■ **Written exercise**
The listing beneath should be written out in full, exactly as shown.

■ **Supplied material**

● ● ●

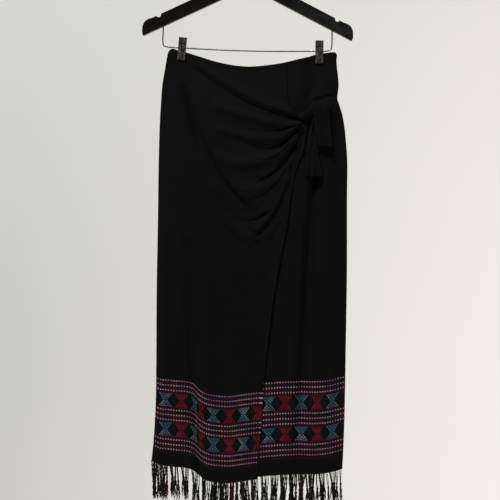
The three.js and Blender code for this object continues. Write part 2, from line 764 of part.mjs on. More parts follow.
// The wooden body: two arms with rounded shoulders, and a strap notch in each.
function makeHangerBody() {
  const h = HANGER;
  const inset = h.edgeRound;
  const slope = (h.apexBottom - h.tipBottom) / h.tipInside;
  function topAt(x) {
    return h.apexTop - slope * Math.abs(x);
  }
  const notchFrom = h.notchAt - h.notchWide / 2;
  const notchTo = h.notchAt + h.notchWide / 2;
  const shoulder = h.halfWidth - h.endRadius;
  // Half of the outline, from the middle of the underside round to the apex. The bevel adds the
  // inset back. A row with a bend curves to its end by way of that point.
  const tip = h.halfWidth - inset;
  const notchFloor = topAt(h.notchAt) - h.notchDeep - inset;
  const half = [
    { x: h.tipInside - inset, z: h.tipBottom + inset * 1.5 },
    { x: tip, z: h.tipBottom + 12, bend: [tip, h.tipBottom + inset * 1.4] },
    { x: shoulder, z: topAt(shoulder) - inset, bend: [tip, topAt(shoulder) - inset * 1.2] },
    { x: notchTo, z: topAt(notchTo) - inset },
    { x: h.notchAt, z: notchFloor, bend: [notchTo, topAt(notchTo) - h.notchDeep] },
    { x: notchFrom, z: topAt(notchFrom) - inset, bend: [notchFrom, topAt(notchFrom) - h.notchDeep - inset] },
    { x: h.apexRadius, z: topAt(h.apexRadius) - inset },
  ];
  const outline = new THREE.Shape();
  outline.moveTo(0, h.apexBottom + inset);
  for (const to of half) {
    if (to.bend) {
      outline.quadraticCurveTo(...to.bend, to.x, to.z);
    } else {
      outline.lineTo(to.x, to.z);
    }
  }
  const apex = half.at(-1);
  outline.quadraticCurveTo(0, h.apexTop + 3 - inset, -apex.x, apex.z);
  for (let i = half.length - 1; i > 0; i -= 1) {
    const { bend } = half[i];
    const to = half[i - 1];
    if (bend) {
      outline.quadraticCurveTo(-bend[0], bend[1], -to.x, to.z);
    } else {
      outline.lineTo(-to.x, to.z);
    }
  }
  outline.closePath();
  const depth = h.thickness - 2 * h.edgeRound;
  const wood = new THREE.ExtrudeGeometry(outline, {
    depth,
    curveSegments: 5,
    bevelThickness: h.edgeRound,
    bevelSize: h.edgeRound,
    bevelSegments: 2,
  });
  wood.translate(0, 0, -depth / 2);
  wood.rotateX(Math.PI / 2);
  let solid = solidOf(wood);
  const hookHole = rod(HOOK.wire + GAP, 60, false);
  hookHole.translate(0, 0, HOOK.shankBottom - GAP + 30);
  solid = solid.subtract(solidOf(hookHole));
  for (const side of [-1, 1]) {
    const hole = rod(BAR.wire + GAP, 40, false);
    const top = h.apexBottom - slope * BAR.halfSpan + BAR.intoWood + GAP;
    hole.translate(side * BAR.halfSpan, 0, top - 20);
    solid = solid.subtract(solidOf(hole));
  }
  return meshOf('hanger_body', geometryOf(solid), FINISH.wood);
}

// The hook: a straight shank in the wood, then most of a circle that ends low on the left.
function makeHook() {
  const centreZ = HOOK.wire - HOOK.loop;
  const neckZ = centreZ - HOOK.loop - 6;
  const points = [HOOK.shankBottom, neckZ - 8, neckZ].map((z) => new THREE.Vector3(0, 0, z));
  const arcSteps = 16;
  for (let i = 0; i <= arcSteps; i += 1) {
    const angle = THREE.MathUtils.degToRad(mix(-52, HOOK.endAngle, i / arcSteps));
    points.push(new THREE.Vector3(HOOK.loop * Math.cos(angle), 0, centreZ + HOOK.loop * Math.sin(angle)));
  }
  const curve = new THREE.CatmullRomCurve3(points, false, 'centripetal');
  return meshOf('hanger_hook', wireAlong(curve, HOOK.wire, HOOK.steps), FINISH.steel);
}

function barHeightAt(x) {
  return BAR.height - BAR.sag * (1 - (x / BAR.halfSpan) ** 2);
}

// The trouser bar: a wire that drops out of each arm, turns a corner and sags between.
function makeBar() {
  const slope = (HANGER.apexBottom - HANGER.tipBottom) / HANGER.tipInside;
  const top = HANGER.apexBottom - slope * BAR.halfSpan + BAR.intoWood;
  const points = [];
  for (const side of [-1, 1]) {
    const column = [
      new THREE.Vector3(side * BAR.halfSpan, 0, top),
      new THREE.Vector3(side * BAR.halfSpan, 0, top - 12),
      new THREE.Vector3(side * BAR.halfSpan, 0, BAR.height + BAR.corner),
      new THREE.Vector3(side * (BAR.halfSpan - BAR.corner * 0.29), 0, BAR.height + BAR.corner * 0.29),
      new THREE.Vector3(side * (BAR.halfSpan - BAR.corner), 0, barHeightAt(BAR.halfSpan - BAR.corner)),
    ];
    if (side < 0) {
      points.push(...column);
      for (const x of [-120, -60, 0, 60, 120]) {
        points.push(new THREE.Vector3(x, 0, barHeightAt(x)));
      }
    } else {
      points.push(...column.reverse());
    }
  }
  const curve = new THREE.CatmullRomCurve3(points, false, 'centripetal');
  return meshOf('hanger_bar', wireAlong(curve, BAR.wire, BAR.steps), FINISH.steel);
}

// ---------------------------------------------------------------- the clips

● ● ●

■ **Written solution**
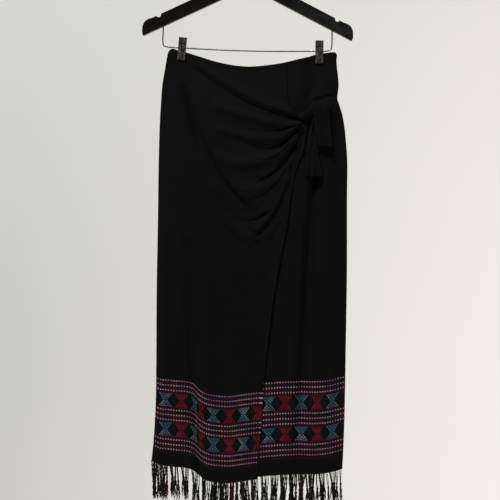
The three.js and Blender code for this object continues. Write part 2, from line 764 of part.mjs on. More parts follow.
// The wooden body: two arms with rounded shoulders, and a strap notch in each.
function makeHangerBody() {
  const h = HANGER;
  const inset = h.edgeRound;
  const slope = (h.apexBottom - h.tipBottom) / h.tipInside;
  function topAt(x) {
    return h.apexTop - slope * Math.abs(x);
  }
  const notchFrom = h.notchAt - h.notchWide / 2;
  const notchTo = h.notchAt + h.notchWide / 2;
  const shoulder = h.halfWidth - h.endRadius;
  // Half of the outline, from the middle of the underside round to the apex. The bevel adds the
  // inset back. A row with a bend curves to its end by way of that point.
  const tip = h.halfWidth - inset;
  const notchFloor = topAt(h.notchAt) - h.notchDeep - inset;
  const half = [
    { x: h.tipInside - inset, z: h.tipBottom + inset * 1.5 },
    { x: tip, z: h.tipBottom + 12, bend: [tip, h.tipBottom + inset * 1.4] },
    { x: shoulder, z: topAt(shoulder) - inset, bend: [tip, topAt(shoulder) - inset * 1.2] },
    { x: notchTo, z: topAt(notchTo) - inset },
    { x: h.notchAt, z: notchFloor, bend: [notchTo, topAt(notchTo) - h.notchDeep] },
    { x: notchFrom, z: topAt(notchFrom) - inset, bend: [notchFrom, topAt(notchFrom) - h.notchDeep - inset] },
    { x: h.apexRadius, z: topAt(h.apexRadius) - inset },
  ];
  const outline = new THREE.Shape();
  outline.moveTo(0, h.apexBottom + inset);
  for (const to of half) {
    if (to.bend) {
      outline.quadraticCurveTo(...to.bend, to.x, to.z);
    } else {
      outline.lineTo(to.x, to.z);
    }
  }
  const apex = half.at(-1);
  outline.quadraticCurveTo(0, h.apexTop + 3 - inset, -apex.x, apex.z);
  for (let i = half.length - 1; i > 0; i -= 1) {
    const { bend } = half[i];
    const to = half[i - 1];
    if (bend) {
      outline.quadraticCurveTo(-bend[0], bend[1], -to.x, to.z);
    } else {
      outline.lineTo(-to.x, to.z);
    }
  }
  outline.closePath();
  const depth = h.thickness - 2 * h.edgeRound;
  const wood = new THREE.ExtrudeGeometry(outline, {
    depth,
    curveSegments: 5,
    bevelThickness: h.edgeRound,
    bevelSize: h.edgeRound,
    bevelSegments: 2,
  });
  wood.translate(0, 0, -depth / 2);
  wood.rotateX(Math.PI / 2);
  let solid = solidOf(wood);
  const hookHole = rod(HOOK.wire + GAP, 60, false);
  hookHole.translate(0, 0, HOOK.shankBottom - GAP + 30);
  solid = solid.subtract(solidOf(hookHole));
  for (const side of [-1, 1]) {
    const hole = rod(BAR.wire + GAP, 40, false);
    const top = h.apexBottom - slope * BAR.halfSpan + BAR.intoWood + GAP;
    hole.translate(side * BAR.halfSpan, 0, top - 20);
    solid = solid.subtract(solidOf(hole));
  }
  return meshOf('hanger_body', geometryOf(solid), FINISH.wood);
}

// The hook: a straight shank in the wood, then most of a circle that ends low on the left.
function makeHook() {
  const centreZ = HOOK.wire - HOOK.loop;
  const neckZ = centreZ - HOOK.loop - 6;
  const points = [HOOK.shankBottom, neckZ - 8, neckZ].map((z) => new THREE.Vector3(0, 0, z));
  const arcSteps = 16;
  for (let i = 0; i <= arcSteps; i += 1) {
    const angle = THREE.MathUtils.degToRad(mix(-52, HOOK.endAngle, i / arcSteps));
    points.push(new THREE.Vector3(HOOK.loop * Math.cos(angle), 0, centreZ + HOOK.loop * Math.sin(angle)));
  }
  const curve = new THREE.CatmullRomCurve3(points, false, 'centripetal');
  return meshOf('hanger_hook', wireAlong(curve, HOOK.wire, HOOK.steps), FINISH.steel);
}

function barHeightAt(x) {
  return BAR.height - BAR.sag * (1 - (x / BAR.halfSpan) ** 2);
}

// The trouser bar: a wire that drops out of each arm, turns a corner and sags between.
function makeBar() {
  const slope = (HANGER.apexBottom - HANGER.tipBottom) / HANGER.tipInside;
  const top = HANGER.apexBottom - slope * BAR.halfSpan + BAR.intoWood;
  const points = [];
  for (const side of [-1, 1]) {
    const column = [
      new THREE.Vector3(side * BAR.halfSpan, 0, top),
      new THREE.Vector3(side * BAR.halfSpan, 0, top - 12),
      new THREE.Vector3(side * BAR.halfSpan, 0, BAR.height + BAR.corner),
      new THREE.Vector3(side * (BAR.halfSpan - BAR.corner * 0.29), 0, BAR.height + BAR.corner * 0.29),
      new THREE.Vector3(side * (BAR.halfSpan - BAR.corner), 0, barHeightAt(BAR.halfSpan - BAR.corner)),
    ];
    if (side < 0) {
      points.push(...column);
      for (const x of [-120, -60, 0, 60, 120]) {
        points.push(new THREE.Vector3(x, 0, barHeightAt(x)));
      }
    } else {
      points.push(...column.reverse());
    }
  }
  const curve = new THREE.CatmullRomCurve3(points, false, 'centripetal');
  return meshOf('hanger_bar', wireAlong(curve, BAR.wire, BAR.steps), FINISH.steel);
}

// ---------------------------------------------------------------- the clips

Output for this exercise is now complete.